Wednesday, January 19, 2011

AB-149 - if the banks are still listening to it?

     The trumpeted programs engendered by the federal government and the big banks that have been rolled out to help distressed borrowers stave off foreclosure have thus far been all but impotent.  Shamefully so.
   Studies have shown that up to now only three percent of borrowers have received a loan modification that reduced their monthly payments, and only eight percent of distressed borrowers received any modification at all.  In his recent column in The Atlantic, author Richard Posner posited his views on why.  Based on data culled from small pools of mortgages representative of larger classes, banks have pre-determined that mortgage modifications are likely to be unprofitable insofar as the only means to a successful modification end is a substantial write-down of a borrower’s loan principal.  And if banks do it for one borrower, other underwater and low-equity borrowers will expect the same and may intentionally default, or at least threaten to do so.
   Then too, as home values continue to decline, since the assumption is that modifications don’t work, it’s better to foreclose straight-away and get the properties back on the market as soon as possible.  And consider this position: though foreclosing and putting the property on the market is a de facto write-down of principal without difference to the bank, it’s better to do that than simply write it down for the distressed homeowners because they are considered high risk.  This train of thought ranges somewhere between cynical and malevolent because the homeowner is distressed solely because the lending industry tore down the market in the first place, and squandered trillions of dollars of homeowner equity.  And don’t forget, these very banks were given billions of dollars of bailout money from taxpayers, many of whom are, of course, distressed homeowners.
   So the Nevada Legislature’s enactment of Assembly Bill 149 is propitious even if does only one thing—prevent the detestable propensity of lenders and mortgage servicers to foreclose on homeowners while the parties are ostensibly in loan modification negotiations.  You see, this happens all the time.  Once foreclosure proceedings have begun the distressed borrowers have roughly four months to save their homes, depending on the alacrity of the given lender or loan servicer.             
   Now, while the institution is demanding documentation from the borrower and then losing it on account of its own abject negligence or willful intransigence, the clock is ticking.  Typically, as the trustee’s sale date is looming, the bank will offer a modification which will not fundamentally help the homeowner—but take it or leave it, the foreclosure date is two days away.  Or the foreclosure agent, a separate entity entirely, simply may not have been instructed by the lender that negotiations are pending and the sale date should be postponed but, because one hand knows not what the other is doing, it forecloses anyway.
   AB 149 mandates that the beneficiary of a deed of trust (lender) participate in mediation before the trustee of the deed of trust may exercise the power of sale and the borrower’s home is foreclosed.
   Only a handful of states have, or are contemplating, mandatory mediation.  Nevada being the most hard hit state, it stands to reason that it should be on the forefront of borrower relief and AB 149 is the most logical program that’s come down the pike thus far in this implacable housing crisis.
   By way of the mandatory participation imposed upon the lender, it accords, in essence, a temporary restraining order in favor of the borrower, precluding foreclosure until mediation is had.
   Very, very briefly, the program works like this:
§  Once a homeowner receives a notice of default—after July 1st; unfortunately for those in the maw of the process before then, the legislation is not retroactive—she may request, within 30 days, mediation with her lender.
§  Importantly, the default notice must include contact information from the lender or servicer for the person with authority to negotiate a loan modification on behalf of the lender, which is critical: if you can’t get through to someone with authority, all effort is futile.
§  The mediation must occur within 90 days after the notice of default is recorded.  It’s worth noting that the representative of the lender must produce the original, or a certified copy, of the deed of trust, the promissory note and each assignment of either.  For some loans, this may be problematic; so many of them were bundled into securities and collateralized debt obligations, determining who the actual owner of the note is is not necessarily a simple chore.

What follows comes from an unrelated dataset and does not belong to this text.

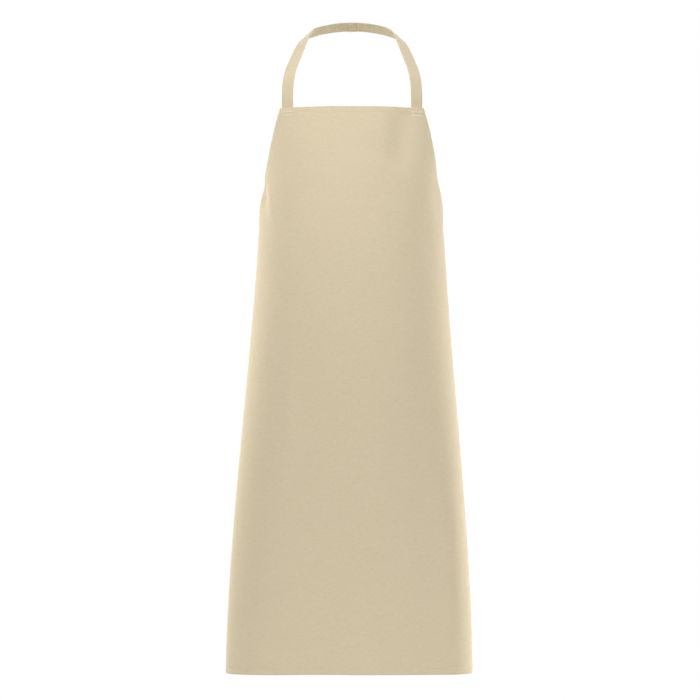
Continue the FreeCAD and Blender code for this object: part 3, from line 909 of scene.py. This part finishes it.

   Finally, if a borrower believes that the lender has participated in bad faith, she may file a petition for judicial review once the mediation is concluded.
   Now mind you, mediation is an alternative form of dispute resolution in which no opinion on the merits of either party’s position is rendered, nor does it result in an enforceable judgment.
   Nevertheless, with the precipitous decline in fair market values easing somewhat and the implementation of this relief program, with a little luck, new foreclosures will be reduced, the current inventory of bank-owned homes will be absorbed and, finally, the market might return to a semblance of normalcy.